## Start

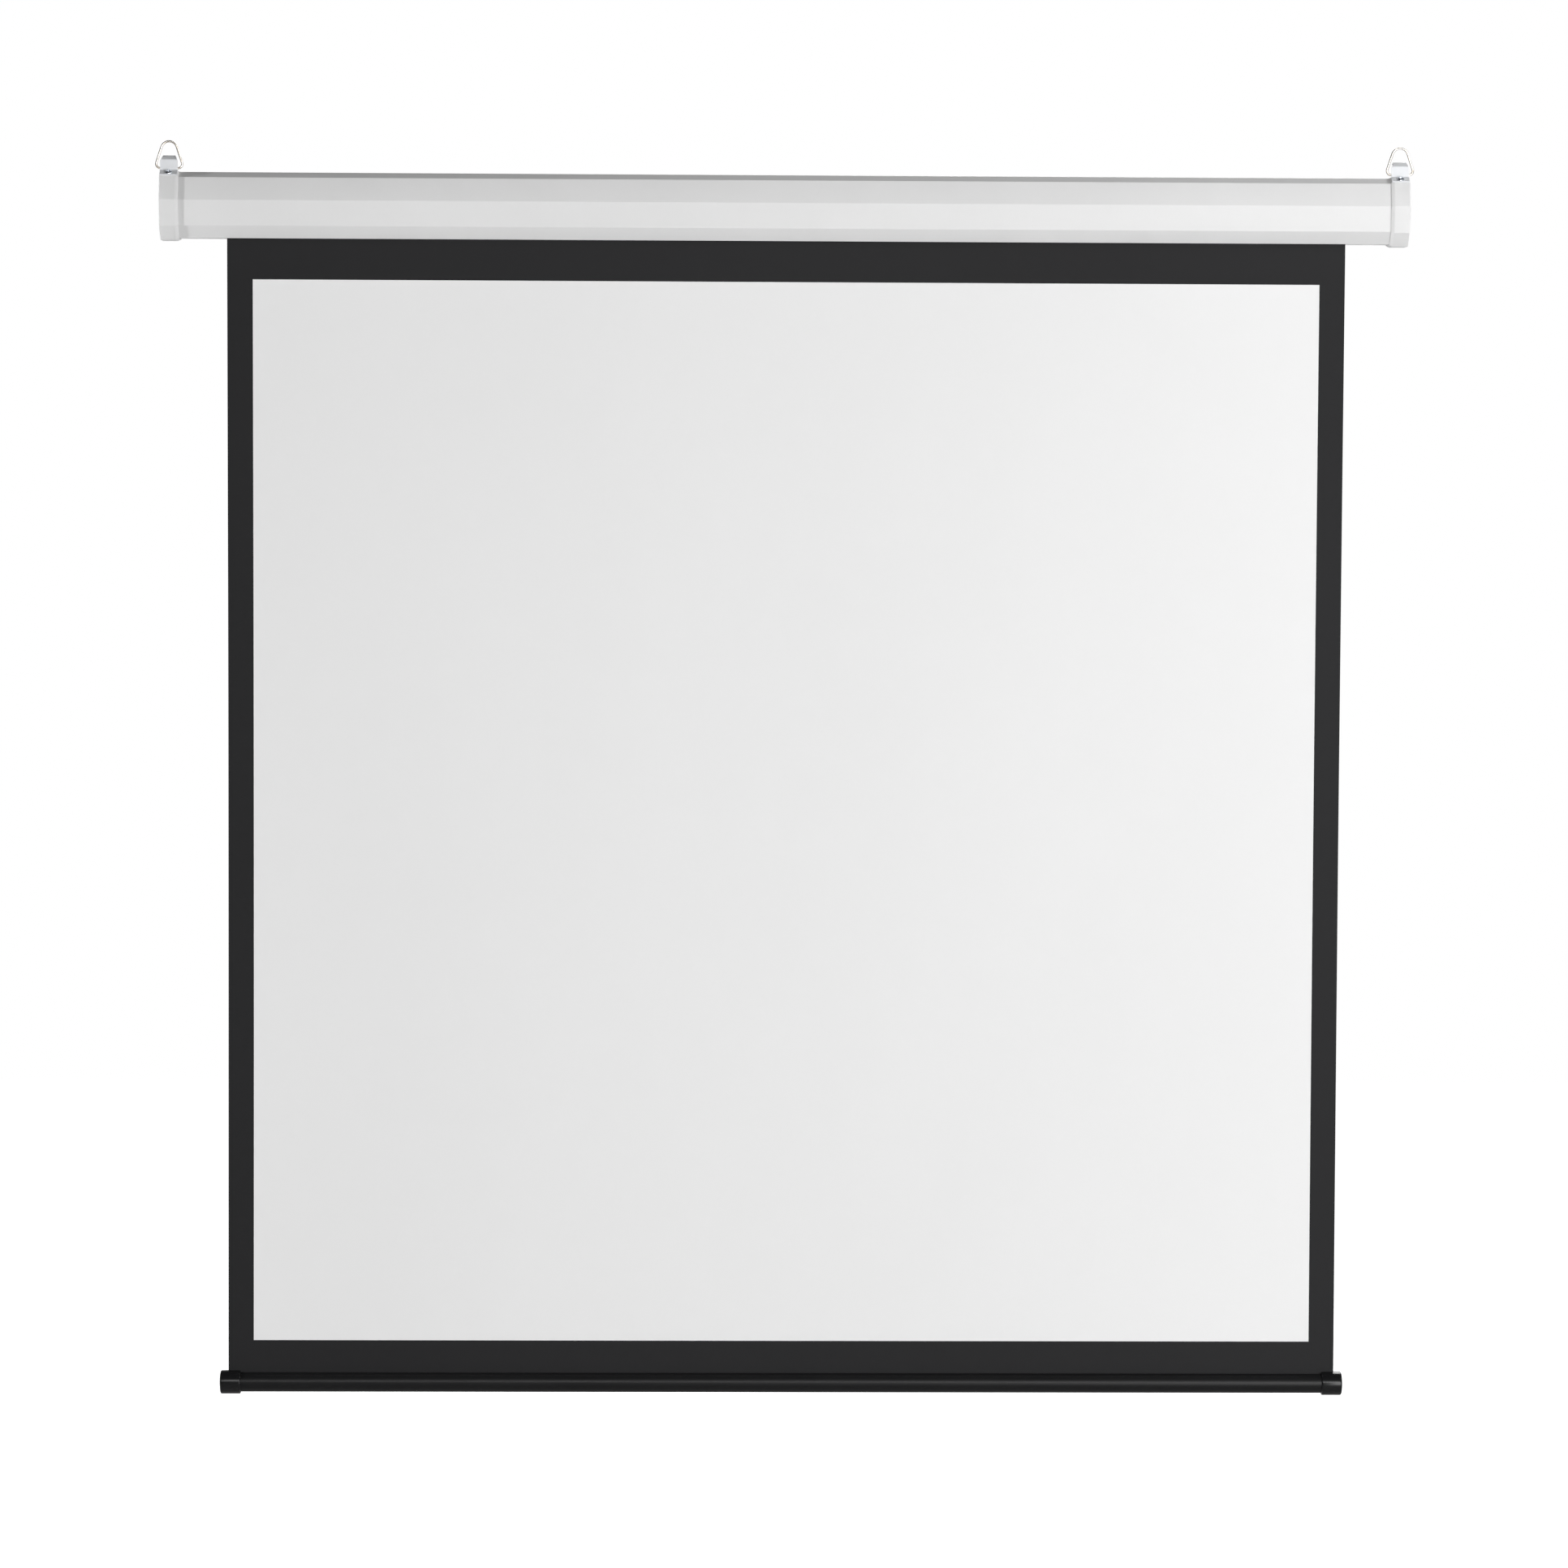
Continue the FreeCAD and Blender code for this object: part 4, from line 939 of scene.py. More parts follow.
@dataclass
class Screws:
    """Domed screw heads with a cross recess, each with its threaded shank, on their seats."""

    name: str
    radius: float
    height: float
    recess: float
    shank_length: float
    seats: Sequence[Triple]
    turns: Sequence[Triple]
    shank_radius: float = 0.00155
    sides: int = 40
    head_rings: int = 9
    face_rings: int = 6
    dome_drop: float = 0.22
    rim_draw: float = 0.2
    arm_width: float = 0.24
    arm_depth: float = 1.1
    arm_rise: float = 0.9
    arm_taper: float = 0.6
    shank_sides: int = 16
    shank_steps: int = 24
    thread_depth: float = 0.16
    crisp: float = 32.0

    def build(self) -> bpy.types.Object:
        """Builds one screw in nodes and sets a copy on each seat.

        Returns:
            All the screws as one mesh.
        """
        shape = NodeShape(self.name)
        radius = shape.size("Head Radius", self.radius)
        height = shape.size("Head Height", self.height)
        recess = shape.size("Recess Width", self.recess)
        length = shape.size("Shank Length", self.shank_length)
        core = shape.size("Shank Radius", self.shank_radius)
        head = self._crossed(shape, self._head(shape, radius, height), height, recess)
        whole = shape.joined([head, self._shank(shape, core, length)])
        copies = [
            self._copy(shape, whole, seat, turn) for seat, turn in zip(self.seats, self.turns)
        ]
        shape.close(shape.joined(copies), SCREW_ZINC)
        return shape.piece(self.crisp)

    def _head(self, shape: NodeShape, radius: Signal, height: Signal) -> Signal:
        """A pan head: a cylinder whose rings are pulled onto a rounded dome.

        Args:
            shape: The tree.
            radius: The head's radius.
            height: Its height.

        Returns:
            The head, centred on the origin.
        """
        sockets = {
            "Vertices": self.sides, "Side Segments": self.head_rings,
            "Fill Segments": self.face_rings, "Radius": radius, "Depth": height,
        }
        fill = {"fill_type": "TRIANGLE_FAN"}
        disc = shape.graph.node("GeometryNodeMeshCylinder", fill, sockets).out("Mesh")
        x, y, z = shape.position()
        up = (z / height + 0.5).clipped()
        across = ((x ** 2.0 + y ** 2.0) ** 0.5 / radius).clipped()
        dome = 1.0 - across * across * self.dome_drop
        side = (1.0 - up ** 3.0) ** 0.4
        least = 1.0 - self.rim_draw
        squeeze = side * self.rim_draw + least
        scale = squeeze + up.above(0.999) * (least - squeeze)
        return shape.placed(disc, x * scale, y * scale, up * dome * height)

    def _crossed(
        self, shape: NodeShape, head: Signal, height: Signal, recess: Signal
    ) -> Signal:
        """Cuts a cross recess whose arms narrow with depth.

        Args:
            shape: The tree.
            head: The head.
            height: Its height.
            recess: Width of the cross.

        Returns:
            The head with its recess.
        """
        g = shape.graph
        cutter = {"operation": "DIFFERENCE", "solver": "EXACT"}
        node = g.node("GeometryNodeMeshBoolean", cutter, {"Mesh 1": head}).node
        for quarter in (0.0, math.pi / 2):
            size = shape.point(recess, recess * self.arm_width, height * self.arm_depth)
            box = g.node("GeometryNodeMeshCube", {}, {"Size": size}).out("Mesh")
            x, y, z = shape.position()
            depth = (z / height + self.arm_depth / 2).clipped()
            taper = depth * self.arm_taper + (1.0 - self.arm_taper)
            shift = shape.point(0.0, 0.0, height * self.arm_rise)
            arm = shape.moved(shape.placed(box, x * taper, y, z), shift, (0.0, 0.0, quarter))
            g.tree.links.new(arm.socket, node.inputs["Mesh 2"])
        return Signal(g, node.outputs["Mesh"])

    def _shank(self, shape: NodeShape, core: Signal, length: Signal) -> Signal:
        """The threaded shank: a rod with a ridge at each turn.

        Args:
            shape: The tree.
            core: The shank's radius.
            length: Its length.

        Returns:
            The shank, down from the origin.
        """
        inputs = {
            "Vertices": self.shank_sides, "Side Segments": self.shank_steps,
            "Fill Segments": 1, "Radius": core, "Depth": length,
        }
        rod = shape.graph.node("GeometryNodeMeshCylinder", {}, inputs).out("Mesh")
        x, y, z = shape.position()
        step = (z / length + 0.5) * float(self.shank_steps) + 0.5
        count = step.math("FLOOR", step)
        scale = 1.0 - count.math("MODULO", count, 2.0) * self.thread_depth
        rod = shape.placed(rod, x * scale, y * scale, z)
        return shape.moved(rod, shape.point(0.0, 0.0, length * -0.5))

    @staticmethod
    def _copy(shape: NodeShape, whole: Signal, seat: Triple, turn: Triple) -> Signal:
        """Sets an instance of the screw on a seat.

        Args:
            shape: The tree.
            whole: The screw.
            seat: Where its head sits.
            turn: Its rotation.

        Returns:
            The instance.
        """
        g = shape.graph
        spot = g.node("GeometryNodeMeshLine", {}, {"Count": 1, "Start Location": seat}).out("Mesh")
        inputs = {"Points": spot, "Instance": whole, "Rotation": turn}
        return g.node("GeometryNodeInstanceOnPoints", {}, inputs).out()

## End

Print the material above verbatim, first line through the line containing "on each seat.", both included.

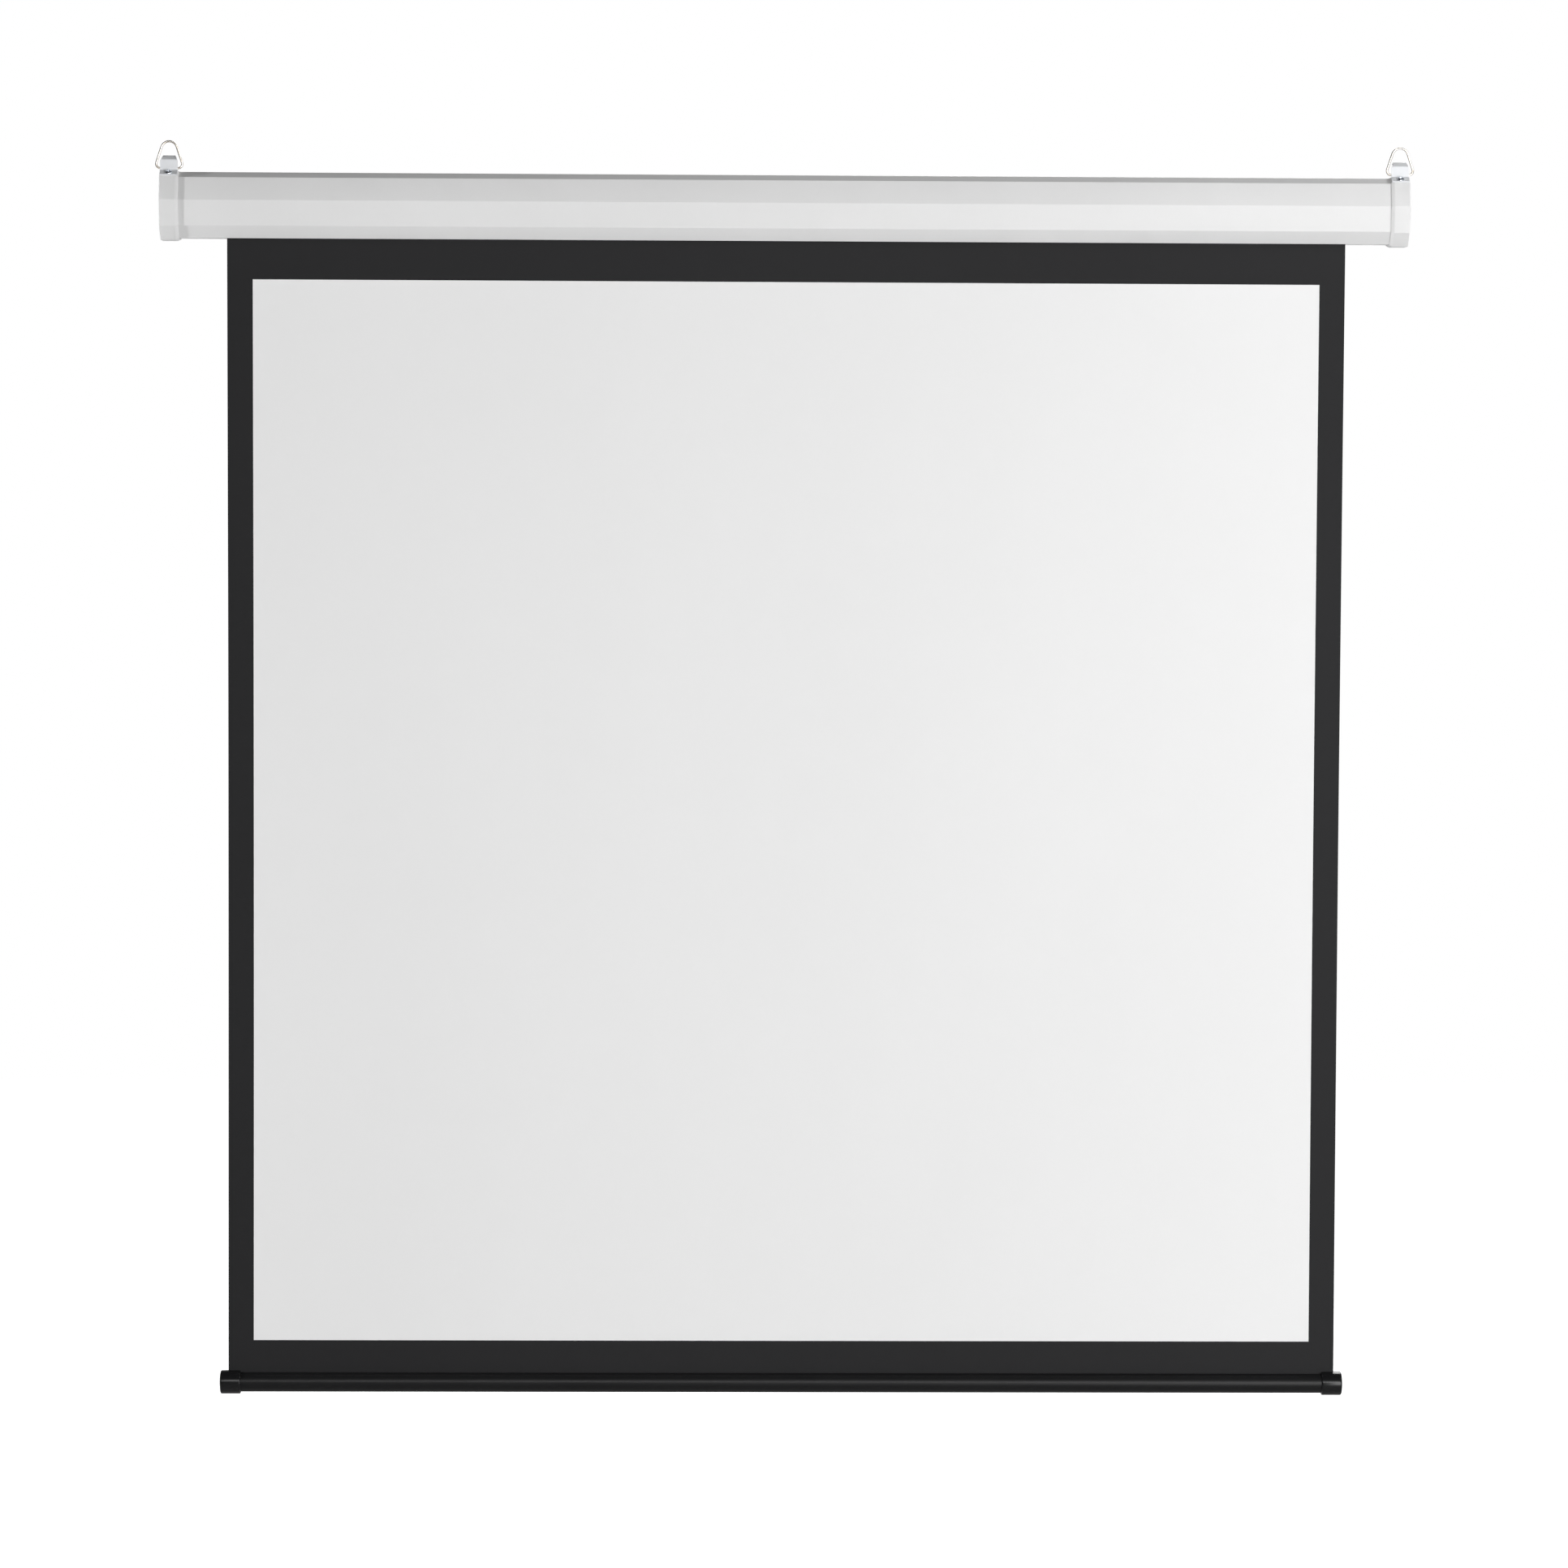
Continue the FreeCAD and Blender code for this object: part 4, from line 939 of scene.py. More parts follow.
@dataclass
class Screws:
    """Domed screw heads with a cross recess, each with its threaded shank, on their seats."""

    name: str
    radius: float
    height: float
    recess: float
    shank_length: float
    seats: Sequence[Triple]
    turns: Sequence[Triple]
    shank_radius: float = 0.00155
    sides: int = 40
    head_rings: int = 9
    face_rings: int = 6
    dome_drop: float = 0.22
    rim_draw: float = 0.2
    arm_width: float = 0.24
    arm_depth: float = 1.1
    arm_rise: float = 0.9
    arm_taper: float = 0.6
    shank_sides: int = 16
    shank_steps: int = 24
    thread_depth: float = 0.16
    crisp: float = 32.0

    def build(self) -> bpy.types.Object:
        """Builds one screw in nodes and sets a copy on each seat.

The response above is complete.